— START —

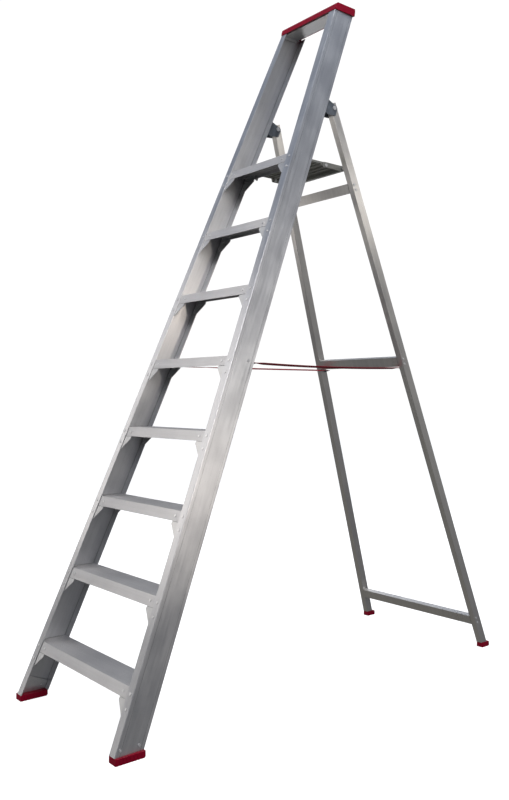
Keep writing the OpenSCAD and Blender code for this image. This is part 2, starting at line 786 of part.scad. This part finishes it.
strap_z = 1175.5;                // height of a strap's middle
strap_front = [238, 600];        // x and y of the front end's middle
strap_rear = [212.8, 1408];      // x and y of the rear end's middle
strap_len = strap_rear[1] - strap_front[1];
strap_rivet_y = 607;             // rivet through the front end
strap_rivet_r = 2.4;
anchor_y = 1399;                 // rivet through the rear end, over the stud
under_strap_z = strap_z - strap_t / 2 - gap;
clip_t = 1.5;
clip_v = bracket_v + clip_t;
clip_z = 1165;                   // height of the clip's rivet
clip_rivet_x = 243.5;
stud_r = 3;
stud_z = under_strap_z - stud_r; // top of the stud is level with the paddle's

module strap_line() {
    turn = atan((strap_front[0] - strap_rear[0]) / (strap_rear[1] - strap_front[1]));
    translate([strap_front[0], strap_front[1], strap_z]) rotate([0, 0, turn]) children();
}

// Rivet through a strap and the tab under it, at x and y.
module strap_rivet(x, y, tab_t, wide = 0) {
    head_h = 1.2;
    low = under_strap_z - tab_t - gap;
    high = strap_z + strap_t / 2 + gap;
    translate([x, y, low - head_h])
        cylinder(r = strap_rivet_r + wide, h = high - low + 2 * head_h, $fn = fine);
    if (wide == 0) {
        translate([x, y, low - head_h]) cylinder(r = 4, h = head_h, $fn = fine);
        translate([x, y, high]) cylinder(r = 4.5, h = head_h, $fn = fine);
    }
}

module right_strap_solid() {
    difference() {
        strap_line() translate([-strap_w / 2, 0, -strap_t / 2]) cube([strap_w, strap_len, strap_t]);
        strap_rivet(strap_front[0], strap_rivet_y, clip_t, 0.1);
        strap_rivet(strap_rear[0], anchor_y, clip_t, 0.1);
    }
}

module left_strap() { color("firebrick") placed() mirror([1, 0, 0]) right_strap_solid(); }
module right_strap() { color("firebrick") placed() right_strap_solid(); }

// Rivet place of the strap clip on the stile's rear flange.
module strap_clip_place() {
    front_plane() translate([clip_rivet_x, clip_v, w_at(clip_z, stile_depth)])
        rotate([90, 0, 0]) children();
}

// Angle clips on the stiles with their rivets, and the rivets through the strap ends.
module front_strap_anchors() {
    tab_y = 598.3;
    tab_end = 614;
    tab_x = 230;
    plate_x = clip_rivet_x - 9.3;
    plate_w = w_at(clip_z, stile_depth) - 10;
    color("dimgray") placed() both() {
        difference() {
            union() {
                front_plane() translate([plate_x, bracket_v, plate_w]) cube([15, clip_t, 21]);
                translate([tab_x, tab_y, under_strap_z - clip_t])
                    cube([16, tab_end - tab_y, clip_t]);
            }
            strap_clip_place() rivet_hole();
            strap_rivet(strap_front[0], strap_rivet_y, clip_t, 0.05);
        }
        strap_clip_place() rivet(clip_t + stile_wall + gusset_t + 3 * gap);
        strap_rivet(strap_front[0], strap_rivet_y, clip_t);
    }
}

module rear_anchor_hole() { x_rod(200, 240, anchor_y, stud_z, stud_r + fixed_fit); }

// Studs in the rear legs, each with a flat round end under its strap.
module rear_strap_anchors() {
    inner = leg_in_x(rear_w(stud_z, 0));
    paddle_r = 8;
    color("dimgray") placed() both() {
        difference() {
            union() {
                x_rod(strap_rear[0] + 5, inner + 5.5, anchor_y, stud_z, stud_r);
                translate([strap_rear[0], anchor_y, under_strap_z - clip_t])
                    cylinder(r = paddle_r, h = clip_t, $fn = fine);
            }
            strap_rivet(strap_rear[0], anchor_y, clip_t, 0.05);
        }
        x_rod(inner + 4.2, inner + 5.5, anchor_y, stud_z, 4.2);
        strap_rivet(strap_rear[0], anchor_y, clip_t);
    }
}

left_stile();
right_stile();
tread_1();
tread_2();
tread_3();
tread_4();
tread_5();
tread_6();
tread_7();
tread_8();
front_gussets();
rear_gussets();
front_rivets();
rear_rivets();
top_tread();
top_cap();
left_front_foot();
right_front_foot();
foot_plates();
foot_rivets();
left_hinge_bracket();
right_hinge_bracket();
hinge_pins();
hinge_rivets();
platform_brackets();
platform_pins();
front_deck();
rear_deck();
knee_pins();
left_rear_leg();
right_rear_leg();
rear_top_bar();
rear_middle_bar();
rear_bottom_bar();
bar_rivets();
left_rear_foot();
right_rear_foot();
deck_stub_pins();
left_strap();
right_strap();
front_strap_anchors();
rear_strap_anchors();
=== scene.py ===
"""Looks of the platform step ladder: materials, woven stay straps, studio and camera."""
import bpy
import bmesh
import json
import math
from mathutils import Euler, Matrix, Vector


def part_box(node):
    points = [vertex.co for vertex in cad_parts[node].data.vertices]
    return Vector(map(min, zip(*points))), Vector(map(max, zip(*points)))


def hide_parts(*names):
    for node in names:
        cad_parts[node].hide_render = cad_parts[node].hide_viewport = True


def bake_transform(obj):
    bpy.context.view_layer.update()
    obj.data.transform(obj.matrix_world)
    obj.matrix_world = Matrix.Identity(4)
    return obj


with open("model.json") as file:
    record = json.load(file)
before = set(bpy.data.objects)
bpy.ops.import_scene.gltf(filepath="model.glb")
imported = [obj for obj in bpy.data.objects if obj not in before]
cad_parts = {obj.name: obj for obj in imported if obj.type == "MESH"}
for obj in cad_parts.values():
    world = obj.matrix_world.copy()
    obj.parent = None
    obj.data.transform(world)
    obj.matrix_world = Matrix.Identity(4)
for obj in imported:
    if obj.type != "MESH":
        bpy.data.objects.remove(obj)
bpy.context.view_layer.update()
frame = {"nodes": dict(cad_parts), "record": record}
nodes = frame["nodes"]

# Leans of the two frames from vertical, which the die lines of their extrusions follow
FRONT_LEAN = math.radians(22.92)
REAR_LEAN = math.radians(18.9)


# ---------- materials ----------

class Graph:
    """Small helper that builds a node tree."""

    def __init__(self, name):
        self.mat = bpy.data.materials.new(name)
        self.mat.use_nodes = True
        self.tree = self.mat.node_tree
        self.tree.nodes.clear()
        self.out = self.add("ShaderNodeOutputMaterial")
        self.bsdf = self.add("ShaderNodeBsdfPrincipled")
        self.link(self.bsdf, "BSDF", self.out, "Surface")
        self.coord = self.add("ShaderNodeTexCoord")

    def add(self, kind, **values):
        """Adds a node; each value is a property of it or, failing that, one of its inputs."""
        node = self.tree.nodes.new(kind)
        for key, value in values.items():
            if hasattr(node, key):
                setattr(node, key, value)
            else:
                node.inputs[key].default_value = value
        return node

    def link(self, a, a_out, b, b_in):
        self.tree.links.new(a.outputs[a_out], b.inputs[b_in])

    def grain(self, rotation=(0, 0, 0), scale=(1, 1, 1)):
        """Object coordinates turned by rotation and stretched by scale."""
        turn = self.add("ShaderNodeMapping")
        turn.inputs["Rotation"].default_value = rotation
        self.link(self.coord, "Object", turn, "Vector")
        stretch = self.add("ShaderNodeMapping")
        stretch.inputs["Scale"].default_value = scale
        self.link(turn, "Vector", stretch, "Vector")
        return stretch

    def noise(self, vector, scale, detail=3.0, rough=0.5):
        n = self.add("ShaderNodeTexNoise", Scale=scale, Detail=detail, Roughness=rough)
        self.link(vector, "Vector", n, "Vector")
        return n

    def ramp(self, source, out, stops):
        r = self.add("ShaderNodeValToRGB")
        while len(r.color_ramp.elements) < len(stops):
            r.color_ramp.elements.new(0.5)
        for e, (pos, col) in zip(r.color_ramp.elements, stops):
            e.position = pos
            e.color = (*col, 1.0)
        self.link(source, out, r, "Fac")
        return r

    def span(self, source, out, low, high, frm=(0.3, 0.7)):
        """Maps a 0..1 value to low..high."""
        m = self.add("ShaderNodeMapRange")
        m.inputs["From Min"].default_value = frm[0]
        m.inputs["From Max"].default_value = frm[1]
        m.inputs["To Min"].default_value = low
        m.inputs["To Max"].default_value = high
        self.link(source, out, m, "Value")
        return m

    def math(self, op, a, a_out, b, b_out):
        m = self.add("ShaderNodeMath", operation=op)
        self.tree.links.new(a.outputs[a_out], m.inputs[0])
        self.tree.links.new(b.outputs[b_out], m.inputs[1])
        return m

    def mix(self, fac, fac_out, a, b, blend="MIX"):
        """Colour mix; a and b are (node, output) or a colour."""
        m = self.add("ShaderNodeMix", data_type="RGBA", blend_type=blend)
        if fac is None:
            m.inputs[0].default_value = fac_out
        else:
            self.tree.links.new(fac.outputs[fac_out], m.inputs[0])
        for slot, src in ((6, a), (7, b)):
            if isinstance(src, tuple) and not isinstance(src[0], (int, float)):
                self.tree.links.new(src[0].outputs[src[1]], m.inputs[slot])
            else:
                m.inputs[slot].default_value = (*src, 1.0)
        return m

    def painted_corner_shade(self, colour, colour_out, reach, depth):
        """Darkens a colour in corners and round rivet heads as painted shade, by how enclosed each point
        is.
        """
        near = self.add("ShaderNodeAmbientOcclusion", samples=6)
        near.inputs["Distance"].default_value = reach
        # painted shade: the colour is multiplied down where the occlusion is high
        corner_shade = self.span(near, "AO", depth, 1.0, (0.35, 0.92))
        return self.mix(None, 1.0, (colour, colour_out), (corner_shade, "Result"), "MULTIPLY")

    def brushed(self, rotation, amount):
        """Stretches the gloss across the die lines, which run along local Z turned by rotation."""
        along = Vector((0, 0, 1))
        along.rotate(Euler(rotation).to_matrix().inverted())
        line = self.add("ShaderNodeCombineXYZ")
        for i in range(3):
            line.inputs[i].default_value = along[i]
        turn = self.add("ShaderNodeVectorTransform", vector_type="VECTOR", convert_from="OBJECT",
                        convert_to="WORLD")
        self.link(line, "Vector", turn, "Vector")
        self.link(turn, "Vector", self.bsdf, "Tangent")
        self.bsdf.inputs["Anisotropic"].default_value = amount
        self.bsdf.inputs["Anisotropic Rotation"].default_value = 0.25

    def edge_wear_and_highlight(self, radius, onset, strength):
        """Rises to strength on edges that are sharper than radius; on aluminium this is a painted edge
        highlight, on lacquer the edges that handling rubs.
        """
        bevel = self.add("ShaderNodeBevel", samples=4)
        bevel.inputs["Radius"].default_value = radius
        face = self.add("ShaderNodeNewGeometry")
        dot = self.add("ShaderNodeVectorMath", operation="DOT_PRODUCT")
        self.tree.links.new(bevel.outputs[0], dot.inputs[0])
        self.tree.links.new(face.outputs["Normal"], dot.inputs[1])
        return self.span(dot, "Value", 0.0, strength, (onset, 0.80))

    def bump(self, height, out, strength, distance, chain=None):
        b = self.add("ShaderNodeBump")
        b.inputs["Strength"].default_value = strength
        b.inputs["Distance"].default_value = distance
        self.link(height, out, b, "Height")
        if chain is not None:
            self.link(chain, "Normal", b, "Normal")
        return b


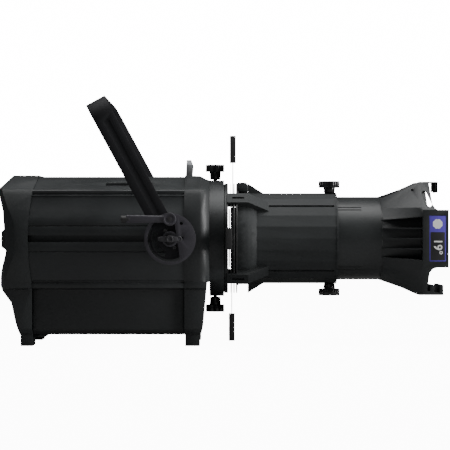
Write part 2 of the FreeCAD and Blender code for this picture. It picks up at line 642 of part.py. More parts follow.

— END —

GOAL OF THE EXERCISE: The lines to quote run from the one containing "left_stile();" to the one containing "# ---------- materials". Quote them exactly, with both of those lines, and nothing else.

ANSWER TO THIS PROBLEM:
left_stile();
right_stile();
tread_1();
tread_2();
tread_3();
tread_4();
tread_5();
tread_6();
tread_7();
tread_8();
front_gussets();
rear_gussets();
front_rivets();
rear_rivets();
top_tread();
top_cap();
left_front_foot();
right_front_foot();
foot_plates();
foot_rivets();
left_hinge_bracket();
right_hinge_bracket();
hinge_pins();
hinge_rivets();
platform_brackets();
platform_pins();
front_deck();
rear_deck();
knee_pins();
left_rear_leg();
right_rear_leg();
rear_top_bar();
rear_middle_bar();
rear_bottom_bar();
bar_rivets();
left_rear_foot();
right_rear_foot();
deck_stub_pins();
left_strap();
right_strap();
front_strap_anchors();
rear_strap_anchors();
=== scene.py ===
"""Looks of the platform step ladder: materials, woven stay straps, studio and camera."""
import bpy
import bmesh
import json
import math
from mathutils import Euler, Matrix, Vector


def part_box(node):
    points = [vertex.co for vertex in cad_parts[node].data.vertices]
    return Vector(map(min, zip(*points))), Vector(map(max, zip(*points)))


def hide_parts(*names):
    for node in names:
        cad_parts[node].hide_render = cad_parts[node].hide_viewport = True


def bake_transform(obj):
    bpy.context.view_layer.update()
    obj.data.transform(obj.matrix_world)
    obj.matrix_world = Matrix.Identity(4)
    return obj


with open("model.json") as file:
    record = json.load(file)
before = set(bpy.data.objects)
bpy.ops.import_scene.gltf(filepath="model.glb")
imported = [obj for obj in bpy.data.objects if obj not in before]
cad_parts = {obj.name: obj for obj in imported if obj.type == "MESH"}
for obj in cad_parts.values():
    world = obj.matrix_world.copy()
    obj.parent = None
    obj.data.transform(world)
    obj.matrix_world = Matrix.Identity(4)
for obj in imported:
    if obj.type != "MESH":
        bpy.data.objects.remove(obj)
bpy.context.view_layer.update()
frame = {"nodes": dict(cad_parts), "record": record}
nodes = frame["nodes"]

# Leans of the two frames from vertical, which the die lines of their extrusions follow
FRONT_LEAN = math.radians(22.92)
REAR_LEAN = math.radians(18.9)


# ---------- materials ----------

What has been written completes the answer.